> _TASK DESCRIPTION_: Write the material out again exactly.

> _INFORMATION PROVIDED_:
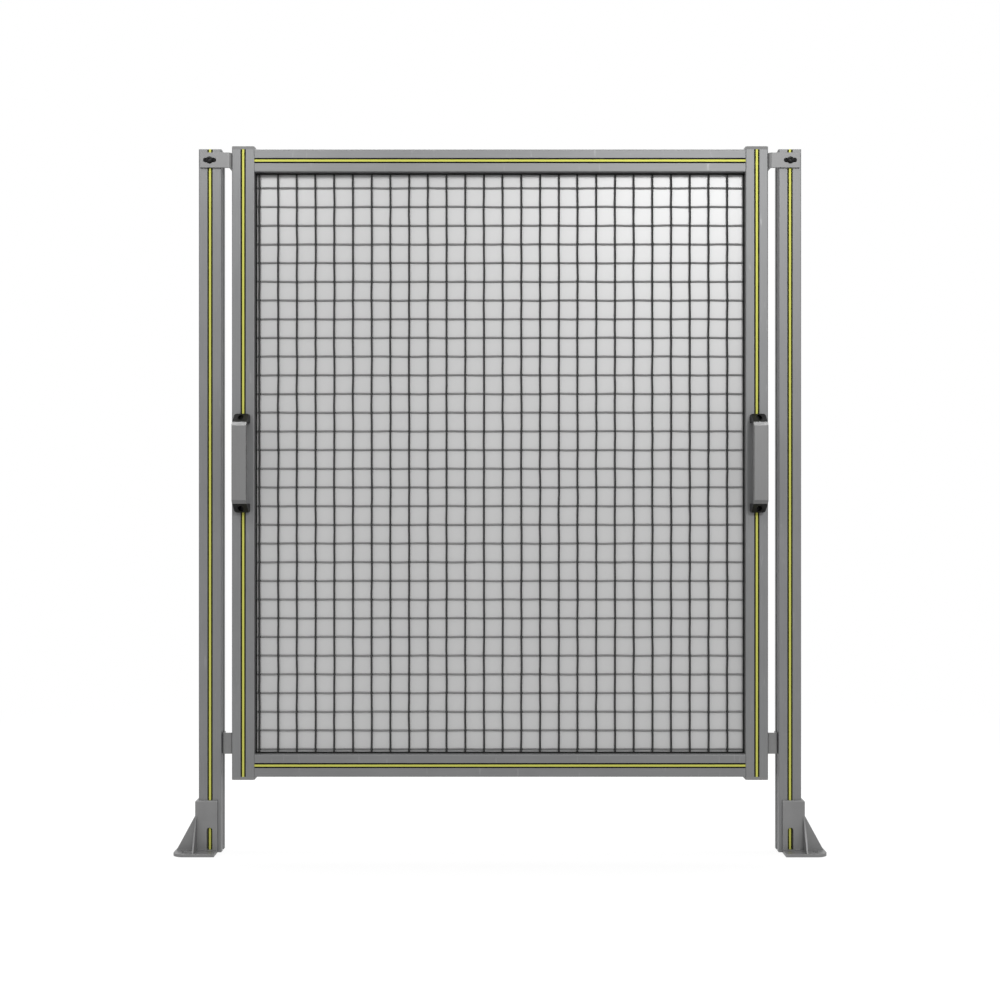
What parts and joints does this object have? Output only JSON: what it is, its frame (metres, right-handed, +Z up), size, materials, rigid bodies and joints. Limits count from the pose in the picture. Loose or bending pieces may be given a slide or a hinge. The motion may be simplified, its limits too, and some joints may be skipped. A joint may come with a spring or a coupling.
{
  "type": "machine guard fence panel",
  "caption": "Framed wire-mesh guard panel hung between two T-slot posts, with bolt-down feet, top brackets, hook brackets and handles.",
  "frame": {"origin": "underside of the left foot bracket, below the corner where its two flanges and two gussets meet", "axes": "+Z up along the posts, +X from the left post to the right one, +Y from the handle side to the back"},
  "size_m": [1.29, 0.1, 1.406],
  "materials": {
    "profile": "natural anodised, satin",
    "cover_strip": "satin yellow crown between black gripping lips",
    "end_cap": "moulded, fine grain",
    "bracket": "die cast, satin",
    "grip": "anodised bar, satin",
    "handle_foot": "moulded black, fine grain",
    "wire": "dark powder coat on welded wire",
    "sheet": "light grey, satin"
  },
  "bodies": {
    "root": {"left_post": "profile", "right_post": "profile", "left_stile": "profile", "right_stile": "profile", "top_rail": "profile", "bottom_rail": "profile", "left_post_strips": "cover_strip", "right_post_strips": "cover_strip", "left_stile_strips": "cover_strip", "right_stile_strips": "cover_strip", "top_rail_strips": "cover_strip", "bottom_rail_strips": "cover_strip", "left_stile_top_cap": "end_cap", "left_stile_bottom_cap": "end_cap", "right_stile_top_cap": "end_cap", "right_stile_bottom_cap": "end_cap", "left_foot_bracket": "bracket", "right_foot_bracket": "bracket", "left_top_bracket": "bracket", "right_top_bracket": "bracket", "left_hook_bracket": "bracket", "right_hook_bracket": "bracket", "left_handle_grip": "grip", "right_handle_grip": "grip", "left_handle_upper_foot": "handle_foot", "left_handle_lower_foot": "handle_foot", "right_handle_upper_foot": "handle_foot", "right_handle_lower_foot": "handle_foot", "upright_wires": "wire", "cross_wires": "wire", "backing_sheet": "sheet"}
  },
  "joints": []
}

> _FULL RESPONSE_:
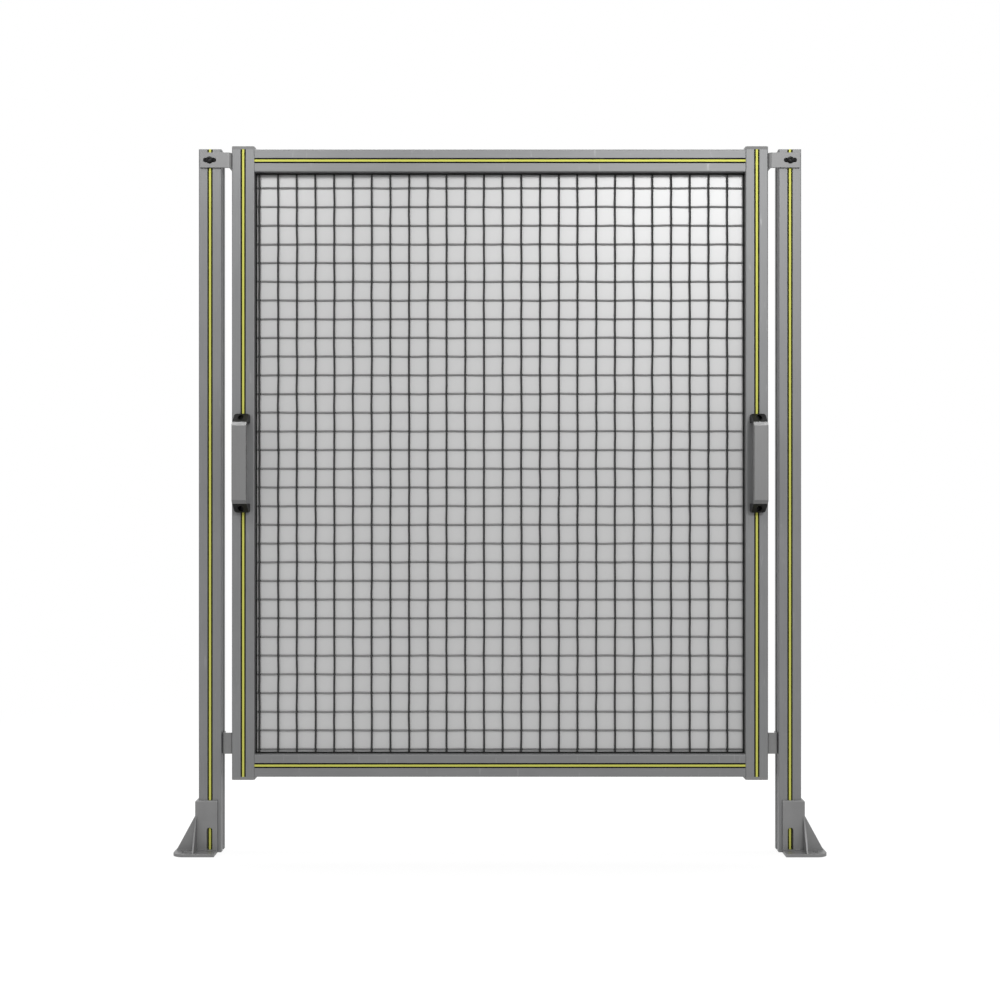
What parts and joints does this object have? Output only JSON: what it is, its frame (metres, right-handed, +Z up), size, materials, rigid bodies and joints. Limits count from the pose in the picture. Loose or bending pieces may be given a slide or a hinge. The motion may be simplified, its limits too, and some joints may be skipped. A joint may come with a spring or a coupling.
{
  "type": "machine guard fence panel",
  "caption": "Framed wire-mesh guard panel hung between two T-slot posts, with bolt-down feet, top brackets, hook brackets and handles.",
  "frame": {"origin": "underside of the left foot bracket, below the corner where its two flanges and two gussets meet", "axes": "+Z up along the posts, +X from the left post to the right one, +Y from the handle side to the back"},
  "size_m": [1.29, 0.1, 1.406],
  "materials": {
    "profile": "natural anodised, satin",
    "cover_strip": "satin yellow crown between black gripping lips",
    "end_cap": "moulded, fine grain",
    "bracket": "die cast, satin",
    "grip": "anodised bar, satin",
    "handle_foot": "moulded black, fine grain",
    "wire": "dark powder coat on welded wire",
    "sheet": "light grey, satin"
  },
  "bodies": {
    "root": {"left_post": "profile", "right_post": "profile", "left_stile": "profile", "right_stile": "profile", "top_rail": "profile", "bottom_rail": "profile", "left_post_strips": "cover_strip", "right_post_strips": "cover_strip", "left_stile_strips": "cover_strip", "right_stile_strips": "cover_strip", "top_rail_strips": "cover_strip", "bottom_rail_strips": "cover_strip", "left_stile_top_cap": "end_cap", "left_stile_bottom_cap": "end_cap", "right_stile_top_cap": "end_cap", "right_stile_bottom_cap": "end_cap", "left_foot_bracket": "bracket", "right_foot_bracket": "bracket", "left_top_bracket": "bracket", "right_top_bracket": "bracket", "left_hook_bracket": "bracket", "right_hook_bracket": "bracket", "left_handle_grip": "grip", "right_handle_grip": "grip", "left_handle_upper_foot": "handle_foot", "left_handle_lower_foot": "handle_foot", "right_handle_upper_foot": "handle_foot", "right_handle_lower_foot": "handle_foot", "upright_wires": "wire", "cross_wires": "wire", "backing_sheet": "sheet"}
  },
  "joints": []
}